Symmetry forces to the surface something that appears at first blush as merely accidental. An unlikely fortuitous set of circumstances are revealed to be aligned in such a way that no other predicted pattern is possible. It must be so. Why? Symmetry.

In Spinozan Symmetry, emergence and transcendence are commensurable, interchangeable. The crucial element is invariance, an unchanged transformation, the mapping of an object unto itself, the harmonizing of different elements into a unified whole. Spinoza is grappling with the problem of symmetry and even attempting to give it mathematical and logical rigor through the remnants of a medieval metaphysics.

“(Ip17s1): All things have necessarily flowed, or always followed, by the same necessity and in the same way as from the nature of a triangle it follows, from eternity and to eternity, that its three angles are equal to two right angles.”

“(Ip29): In nature there is nothing contingent, but all things have been determined from the necessity of the divine nature to exist and produce an effect in a certain way.”

“(Ip33): Things could have been produced by God in no other way, and in no other order than they have been produced.”

“The existence of the world is, thus, mathematically necessary. It is impossible that God should exist but not the world.” – Stanford Encyclopedia of Philosophy.

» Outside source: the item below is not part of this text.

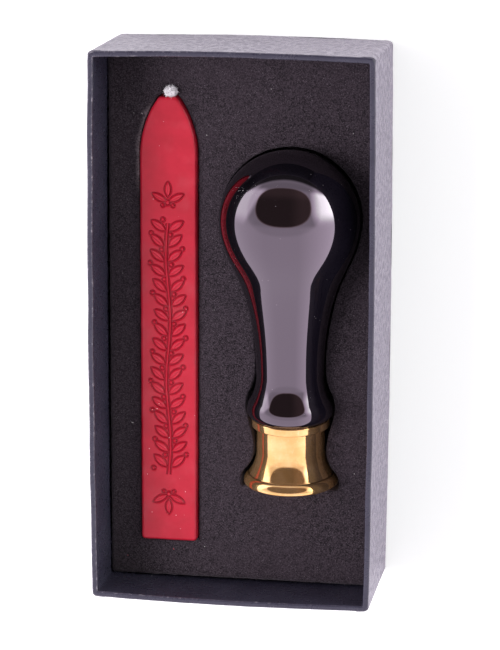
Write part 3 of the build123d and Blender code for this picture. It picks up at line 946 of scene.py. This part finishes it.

Here is the crucial point. If you attempt to reconcile the God Question, answer it by substitution (Q: What is God? A: Nature.) then you have lost the thread. We are not calling it two things. The two things are essential domains of an underlying unification. Symmetry forces us to admit the inseparable, intractable nature of the problem. God is not a substance, not a will, a self-creating entity, but a Universal, immanent reality, proceeding by necessity. The God Problem.